**TASK DIRECTIONS:**
Please restate, exactly as written, the lines running from the beginning of the material through the line that has "overall_length = 1350.0" in it.

-=-=-

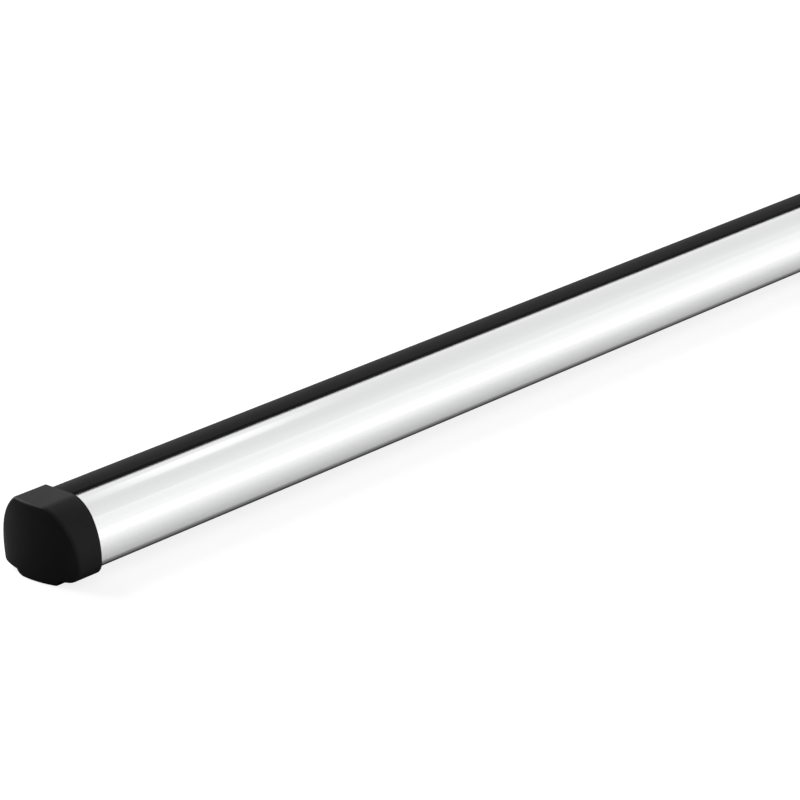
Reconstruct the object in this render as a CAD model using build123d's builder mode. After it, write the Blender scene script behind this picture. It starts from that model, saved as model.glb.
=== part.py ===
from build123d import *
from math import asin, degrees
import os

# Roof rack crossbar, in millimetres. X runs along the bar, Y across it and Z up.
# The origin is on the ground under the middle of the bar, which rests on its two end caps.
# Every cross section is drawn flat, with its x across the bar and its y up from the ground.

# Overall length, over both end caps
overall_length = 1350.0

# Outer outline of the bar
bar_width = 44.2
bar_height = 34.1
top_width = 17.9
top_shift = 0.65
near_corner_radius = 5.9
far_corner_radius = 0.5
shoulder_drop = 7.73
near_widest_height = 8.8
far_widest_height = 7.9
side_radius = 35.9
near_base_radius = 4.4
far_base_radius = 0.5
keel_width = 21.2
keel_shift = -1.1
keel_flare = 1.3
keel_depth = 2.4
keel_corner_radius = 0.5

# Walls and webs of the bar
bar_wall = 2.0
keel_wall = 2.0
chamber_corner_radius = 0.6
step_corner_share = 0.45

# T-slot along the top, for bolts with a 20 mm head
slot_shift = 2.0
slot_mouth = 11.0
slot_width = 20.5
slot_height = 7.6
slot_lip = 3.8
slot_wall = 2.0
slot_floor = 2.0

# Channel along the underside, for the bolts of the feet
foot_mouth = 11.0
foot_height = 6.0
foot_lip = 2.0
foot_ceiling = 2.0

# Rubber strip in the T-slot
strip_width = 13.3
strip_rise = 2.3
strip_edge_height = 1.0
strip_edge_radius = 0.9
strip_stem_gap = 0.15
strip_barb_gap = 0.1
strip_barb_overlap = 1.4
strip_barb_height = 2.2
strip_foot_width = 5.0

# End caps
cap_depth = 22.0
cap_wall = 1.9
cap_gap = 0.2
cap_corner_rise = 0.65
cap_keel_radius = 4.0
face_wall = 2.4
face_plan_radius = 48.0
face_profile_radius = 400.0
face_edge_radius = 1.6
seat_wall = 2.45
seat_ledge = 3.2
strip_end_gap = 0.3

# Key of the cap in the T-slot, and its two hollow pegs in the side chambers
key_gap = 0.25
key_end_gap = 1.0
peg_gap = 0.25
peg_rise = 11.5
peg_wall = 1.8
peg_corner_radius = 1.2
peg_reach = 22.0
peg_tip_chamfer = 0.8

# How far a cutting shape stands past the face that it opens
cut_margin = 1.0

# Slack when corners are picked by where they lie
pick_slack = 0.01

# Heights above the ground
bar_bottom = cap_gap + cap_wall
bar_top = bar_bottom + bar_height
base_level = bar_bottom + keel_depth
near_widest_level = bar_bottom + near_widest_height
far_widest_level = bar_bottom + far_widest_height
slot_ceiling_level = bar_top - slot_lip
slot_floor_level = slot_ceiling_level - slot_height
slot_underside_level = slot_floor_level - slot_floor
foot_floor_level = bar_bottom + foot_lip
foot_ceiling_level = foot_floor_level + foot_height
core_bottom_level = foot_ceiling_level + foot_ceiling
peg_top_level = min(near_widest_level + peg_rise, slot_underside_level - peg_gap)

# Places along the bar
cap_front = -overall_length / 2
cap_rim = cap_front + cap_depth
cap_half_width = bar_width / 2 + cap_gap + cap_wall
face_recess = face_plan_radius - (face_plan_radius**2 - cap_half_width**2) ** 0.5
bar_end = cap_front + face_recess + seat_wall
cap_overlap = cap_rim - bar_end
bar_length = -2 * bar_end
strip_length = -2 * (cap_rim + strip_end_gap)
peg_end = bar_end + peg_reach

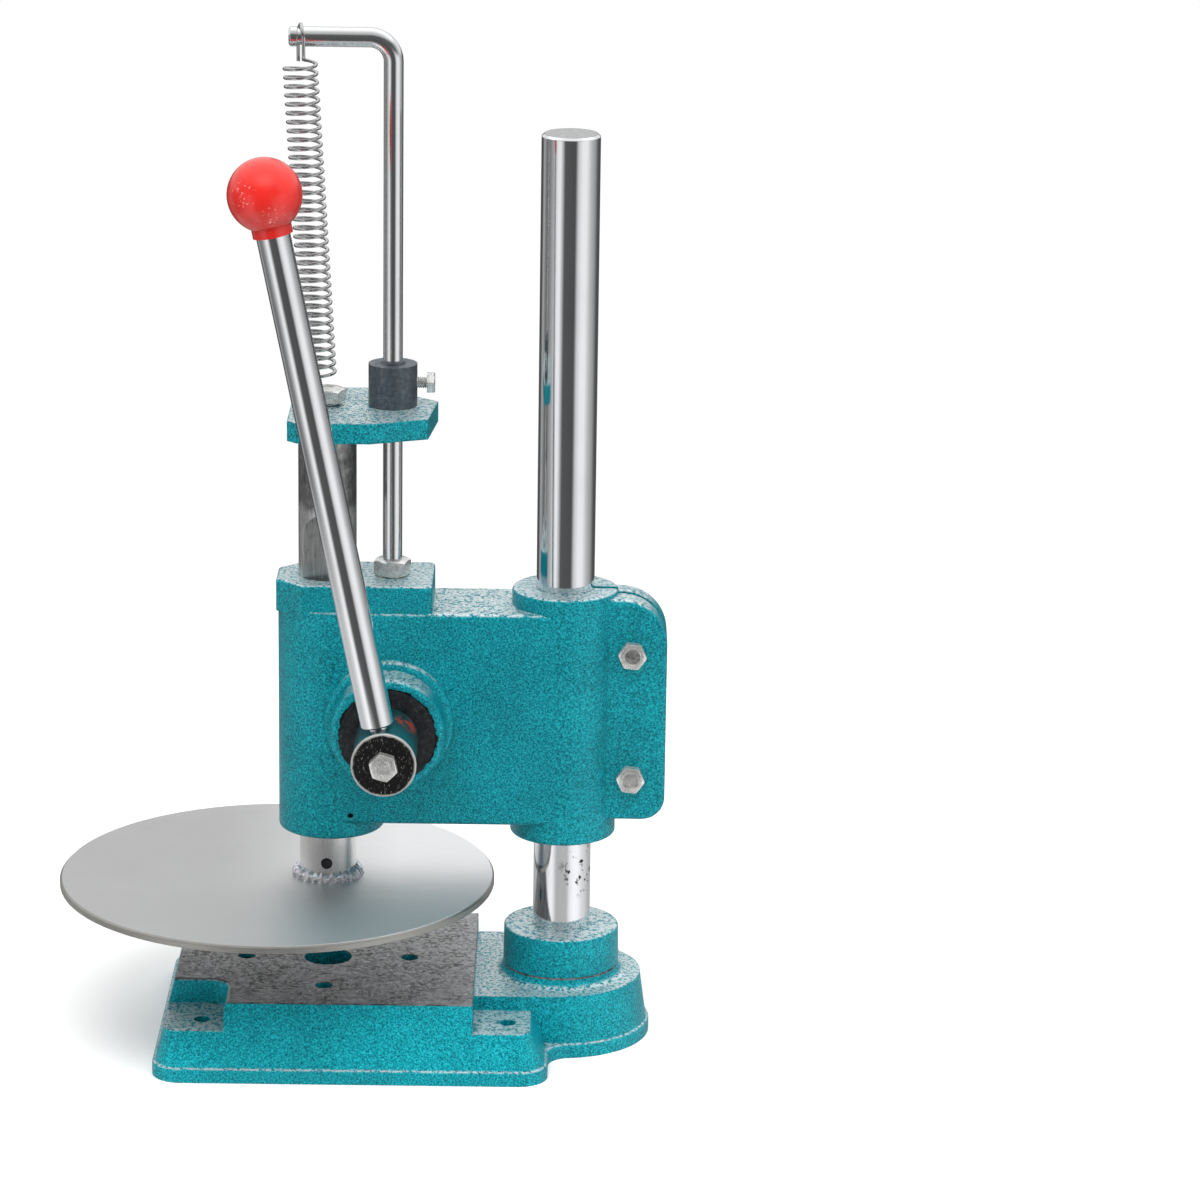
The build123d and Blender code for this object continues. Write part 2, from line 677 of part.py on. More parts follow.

-=-=-

**TASK ANSWER:**
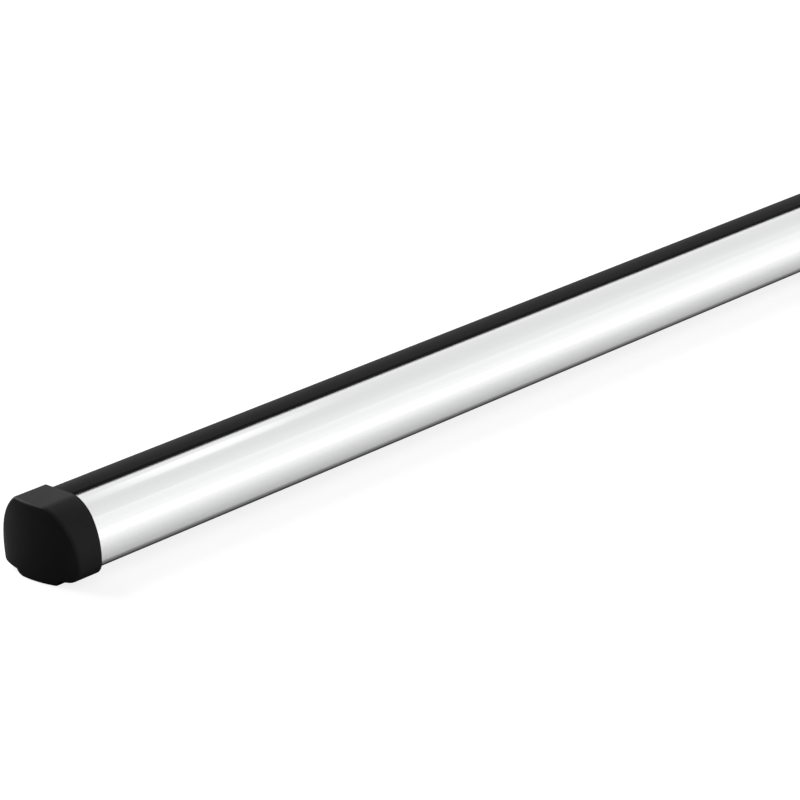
Reconstruct the object in this render as a CAD model using build123d's builder mode. After it, write the Blender scene script behind this picture. It starts from that model, saved as model.glb.
=== part.py ===
from build123d import *
from math import asin, degrees
import os

# Roof rack crossbar, in millimetres. X runs along the bar, Y across it and Z up.
# The origin is on the ground under the middle of the bar, which rests on its two end caps.
# Every cross section is drawn flat, with its x across the bar and its y up from the ground.

# Overall length, over both end caps
overall_length = 1350.0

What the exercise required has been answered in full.